The impact on the US economy of meeting the Kyoto mandates for reducing greenhouse gas emissions is far greater than asserted by the Clinton administration or partisans of the climate-change treaty, a new forecast by an independent government agency concludes.
The Energy Information Administration (EIA), a unit of the Department of Energy, estimates that obtaining the emission levels of greenhouse gasses permitted in the Kyoto climate-change treaty would:
- Reduce real US Gross Domestic Product by $64 billion per year,
- Raise the price of carbon (from which consumer energy prices are derived) by instituting a tax equal to $348 per ton,
- Hike gasoline prices by 53 percent over what they would have been in the year 2010,
- Boost electricity prices by 86 percent over 2010 prices.
“The EIA study confirms my suspicions,” fumed Rep. James Sensenbrenner (R-WI), chairman of the House Science Committee and the man who requested the EIA analysis. “We now know the real story behind the Kyoto protocol. Energy use will be more expensive, economic growth will be jeopardized, and American families will pay dearly for a flawed treaty.” (See Page 14 for details of the treaty.)
Janet Yellen, chair of the President’s Council of Economics, said as recently as August that meeting the Kyoto target would have only a “modest” impact on the US economy, assuming unlimited use of international emissions trading — a highly uncertain assumption given European opposition to such trading. According to her estimates, the cost of compliance could be as small as $14 per ton of carbon but no steeper than $23 a ton, compared with EIA’s $348.
Ms. Yellen and the White House, however, seem to be the only ones with an optimistic prediction.
Analyses conducted for industry and labor groups by reputable non-government sources such as Charles River Associates of Boston, WEFA (formerly Wharton Economic Forecast Associates) and DRI-McGraw Hill, among others, concluded that the carbon tax would add $266 to $295 a ton to the underlying price of carbon.
To reduce carbon emissions to the treaty’s limits, economists assume that a tax is added to the price of delivered-energy fuels based on their carbon content. The more carbon a fuel contains, the more heavily it is taxed. As a result of the tax, coal prices will rise more than petroleum and natural-gas prices, and the cost of generating electricity from non-carbon-emitting nuclear and renewable fuels does not increase at all. Although no carbon tax is directly levied on electricity, its price increases due to the higher cost of carbon-based fossil fuels used for generation.
Each $200 of carbon tax would raise the price of home heating oil by 55 percent, motor gasoline by 45 cents a gallon, natural gas used in business by 58 percent, and natural gas used by industry by 90 percent, according to calculations by the Global Climate Coalition.

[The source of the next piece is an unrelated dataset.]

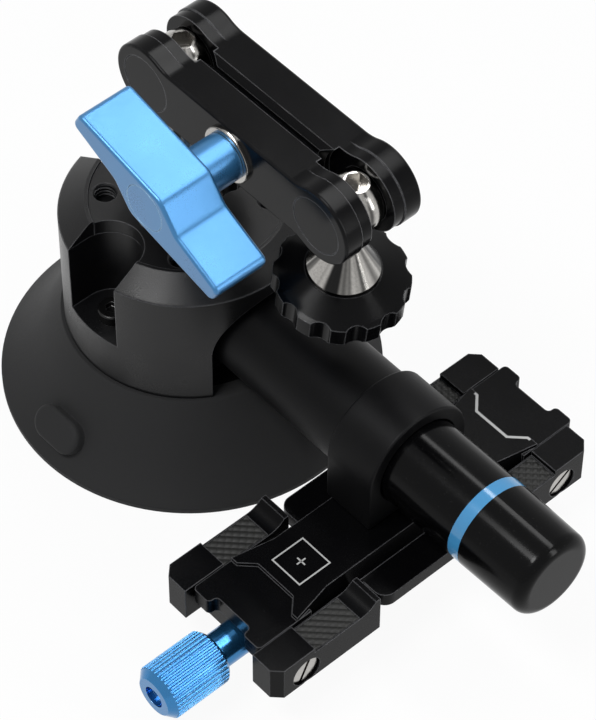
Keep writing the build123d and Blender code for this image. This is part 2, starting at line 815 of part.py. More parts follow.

The EIA study itself is a study in caution. EIA analyzed Kyoto-related costs for six separate scenarios, including mitigation of greenhouse gas emissions, emissions trading, and a “business-as-usual” standard. Then EIA calculated the impact of meeting each goal, producing a 17-to-83 percent range for the increase in overall energy costs.
But the only scenario that all parties have agreed to in the Kyoto procedure is the one that assigns the US a greenhouse-gas reduction of 7 percent from 1990 levels.
Many protocol-backers assert that the US assignment could be softened in negotiations during a conference of Kyoto parties in Buenos Aires in November. But that would mean re-negotiating the protocol that was agreed to in Kyoto last December. On the eve of the Buenos Aires conference, Melinda Kimble, acting assistant secretary of state, conceded that at best, “Buenos Aires has the potential to be a small step forward.”
The debate over the cost of reducing greenhouse gas emissions has been protracted and contentious, nationally and internationally, particularly since the protocol negotiation process began in Berlin in 1995.
The “Berlin Mandate,” in fact, called for an analysis and assessment of major proposals, but none was ever done, and none is contemplated. Negotiators, for various reasons, either didn’t want to slow down the process or preferred not to have an open debate about the possible effects impacts of their decisions.
The White House, confronted with conflicting views among federal agencies, including EPA, DOE and Treasury, sought to reconcile these differences by asking then-Deputy Secretary of Commerce Everlett Ehrlich to assemble a consensus.
After one year in review, an analysis examining one scenario (holding emissions at 1990 levels in 2010) was released in June 1997 as Ehrlich left government service.
However, soon afterward, Yellen, then chairing the Council of Economics, told a Senate hearing, that no further analyses would be done because it was “futile” to try to find a definite answer to future effects of climate-change mitigation proposals because the issue was too complex and uncertain.
In Buenos Aires, UN negotiations will try to “finish” the details of the Protocol. The Chief US negotiator, Under Secretary of State of State Stuart Eizenstat, told an industry briefing last month that the administration will continue to strongly oppose efforts to restrict the use of “flexible mechanisms”, such as emissions trading, by the US and others. Some European and developing countries think unlimited use of such mechanisms would allow the US to meet its Kyoto target painlessly.
The EIA study suggests otherwise, but the White House may not want to use a study internationally that contradicts its own analysis.